Front Cover of "Hartford Seen: Photographs by Pablo Delano"
Hartford Seen, the first modern-day art photography book focused exclusively on Connecticut’s capital city.

Hartford Seen is the first modern-day art photography book focused exclusively on Connecticut’s capital city. Delano relocated from Manhattan to Hartford in 1996, to teach photography at Trinity College. On his daily drive to work, he was continually struck by the city’s visual beauty and complexity. He left the car and began to explore, using his camera as a means of gaining a deeper understanding of what he found.
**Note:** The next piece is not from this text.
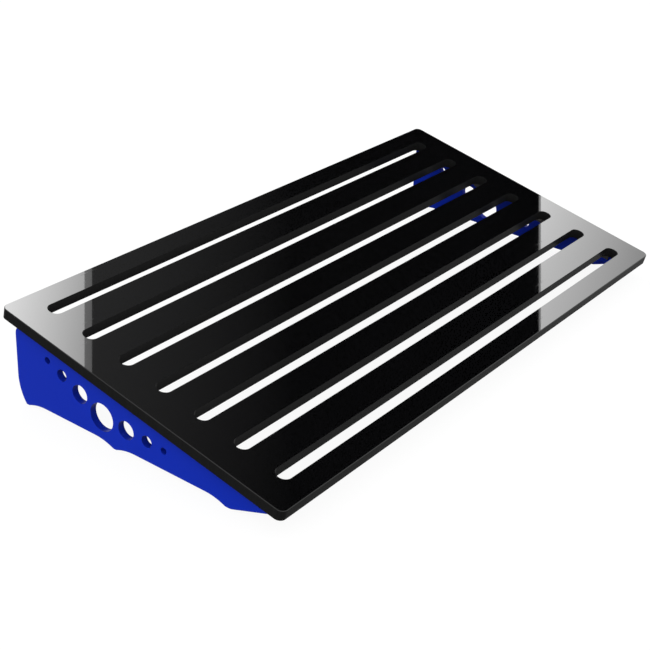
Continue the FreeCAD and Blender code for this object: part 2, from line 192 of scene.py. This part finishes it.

Over the last 100 years, Hartford arguably transformed from one of America’s wealthiest cities to one of its poorest. But as suggested by Hartford Seen, it enjoys extraordinary cultural offerings, small entrepreneurship, and a vibrant spiritual life. The city’s historic palette consists mostly of the brownstone, redbrick, and gray granite shades common in New England’s older cities. Yet Delano perceives that it is also saturated with the blazing hues favored by many of its newer citizens. With more than 150 full-color images, Hartford Seen vitally expands the repertoire of photographic studies of American cities and of their contemporary built environments.

Photographer Pablo Delano was recently honored by Connecticut Explored magazine, who named him as one of 20 Game Changers, for “advancing the way we study, interpret, and disseminate Connecticut history.”